YEsterday was quite eventful.
It started wit going to the zoo with my dad, sister, and Prince. We stayed for three huors, with minimal crying. Prince did not appriciate the train or the carousel as much as I thought he would have. We had over priced, cheap-y food for lunch.
At home, Husband was asleep o the couch, and he grumped at me. But I knew I was going to work, and that I (not We, since Husband is no fun) was going the the bar FOR THE FIRST TIME!!!!!!!!!!.
I only had to work for three hours. which both sucks for money and is awesome for bar-going. (AHHHHH!!!!!)
When I got to work, on my own, as Husband was too tired to drive me ( and apparntly too out of it to remember he told me to take the car) I discovered that all my tables were missing. Which sent me on a trek to find my tables, and I didn't find them all.
my boss has broken ribs.
The desk manager, who makes change,yelled at me for wanting pennies, and then fives and then quarters. This is not my fault. I had $160 in $20's. SHe made me cry for a second. I don't know why. It was stupid.
Then I had to deal with a psycho who wanted to reuse her coupon 6 times. Coupons do not work that way. I question the front desk manager, she confirmed that coupons do not work that way.
I then changed into my going to the bar clothes and left ( Egyption- like gold lame top with jeweled collar, pegged black pants, metallic snake shin heels low, but not flat, but still too high by the end of the night), but not before horrifying my uber-Mormon co worker with my intention to drink. She said she couldn't think of a valid reason to go to a bar, where there were "super scary drunk people" I said that my friend was leaving after tonight. She said "Then go to a restaurant"
No.
You go to a bar to go to a bar. You know its going to be loud, smoky, full of drunk people and slutty girls, and awesome, bitchin', ninja- kick- to -the- gut drinks. You just go to go and to drink and be with people and look at other people and have those people look at you.

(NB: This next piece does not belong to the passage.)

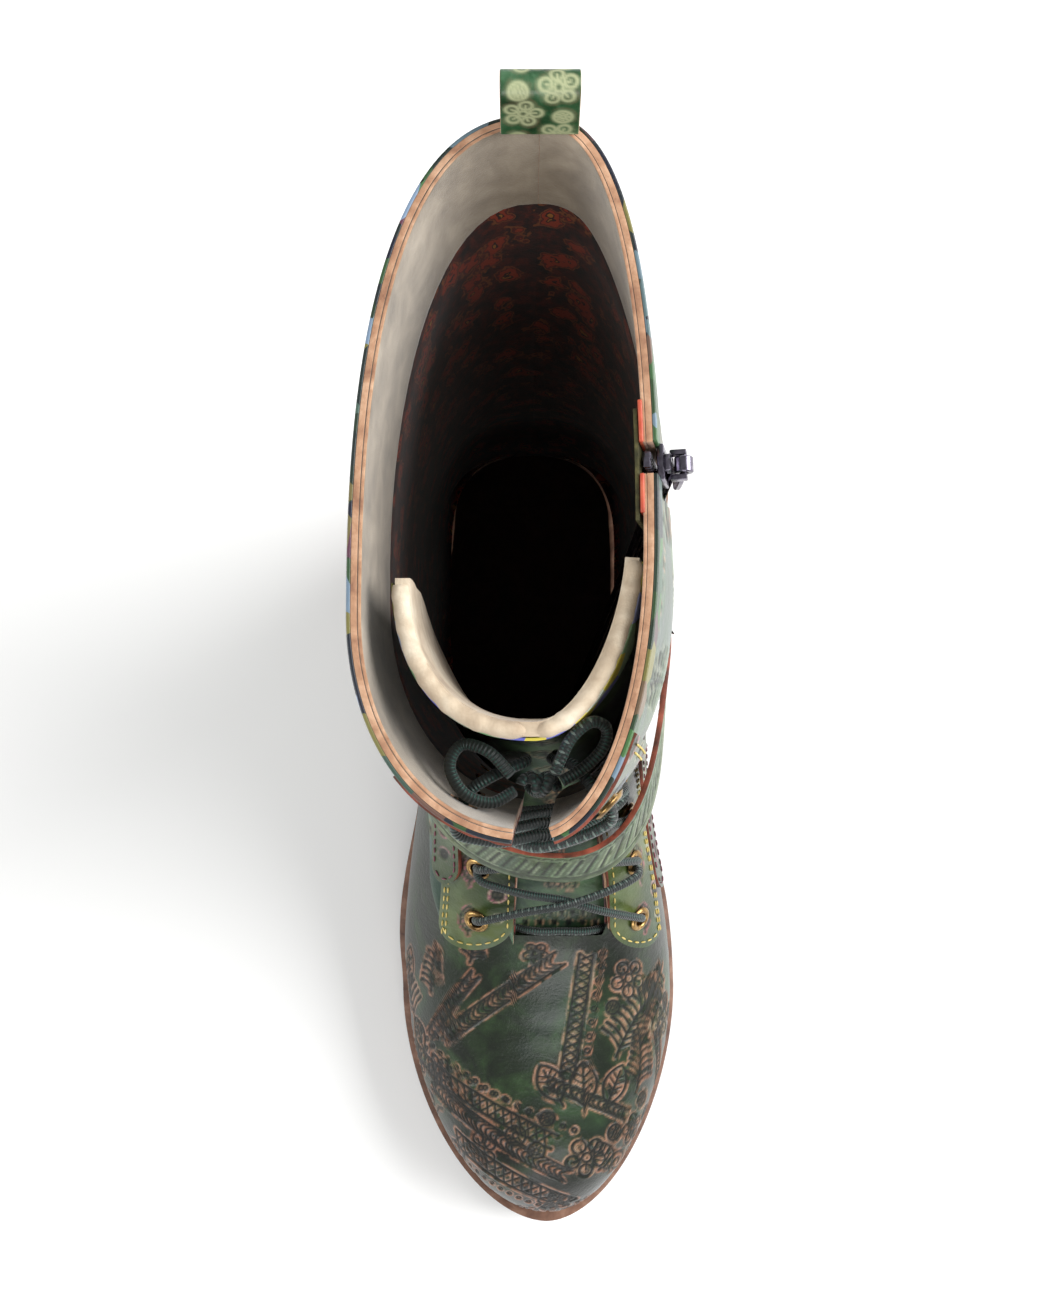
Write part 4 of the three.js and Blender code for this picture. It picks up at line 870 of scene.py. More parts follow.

Came home. House was destroyed. Prince had written himself all over with a blue pen. Buddy 1 had ordered a pizza. Pizza was consumed, and Buddy 2 showed up . He also engaged in pizza-eating and I put Prince to bed. We then left for the bar. Husband stayed because he is lame and didn't bother to find a sitter
THe bar we went to was called Piper Down, and it's Irish-y. The inside is dark and has high ceilings and a bunch of flat TVS, all on different stations. The booths were up on platforms and had high walls, like a little room. There was a bunch of stuff on the walls and it was holy hell loud. We ordered something called German Chocolate Cake, which was the biggest shot I had ever seen. It took me two tries to finish it, and I think Buddy 1&2 and Marine ( who we were seeing off,) were waiting for me to puke. I didn't.
Then they all ordered beer, and I I got a mai tai. A mai tai tastes like fruit and holy-shit-'I'm-plowed.( Yes, that's a flavor) I was drinking it pretty slow cuz I could totally feel that first shot, which I think was primarily Vodka, but I"m not sure. Marine switched it with his beer at one point. Beer and mai tai's are very different. Very.
Upon finishing it I was profoundly tired, but you can't put your head down at a bar, so the guys took turns talking to me. I don't remember what I said. Which is never good. Buddy 1 was like "Stand up"
Good thing he was standing right there, or I might have lost some teeth. They then decided that I didn't need any more booze. A good call. At which point I drank a bunch of water, decided I had to pee, was led by the hand like a five year old to the bathroom, and locked myself in a stall and coudn't figure out how to get out for a minute ( another sign)
The guys took turns smoking because no one wanted to leave me alone to get raped. Thanks guys. I didn't really want to get raped. They did a good job watching, since I wasn't raped at all.
We sat on the smoking deck. I talked to a girl who was less drunk then me.
Went home. Buddy 1 was kind enough to stop at a Mcdonalds so I could pee ( 2 pints of water is A LOT) but they wouldn't let me. SO we went to Dee's, where we both bee-lined it to the bathrooms and then ordered cheese fries. I only ate half. Cheese fries at Dee's are as big as your head.
We drove for a bit, cuz I was feeling chill, talked about concussions and wisdom teeth, and how odd it feels to feel yourself coming sober. ( It's weird, and I can't describe it well. Its like, drunk, drunk, drunk , drunk. Okay, I'm good now.)
We went home and I fell asleep immidiately on the couch.
I did not throw up at all over the course of the evening or this morning. I do not have a head ache now.
I did have an awesome time and would do it again providing I'm not pregnant.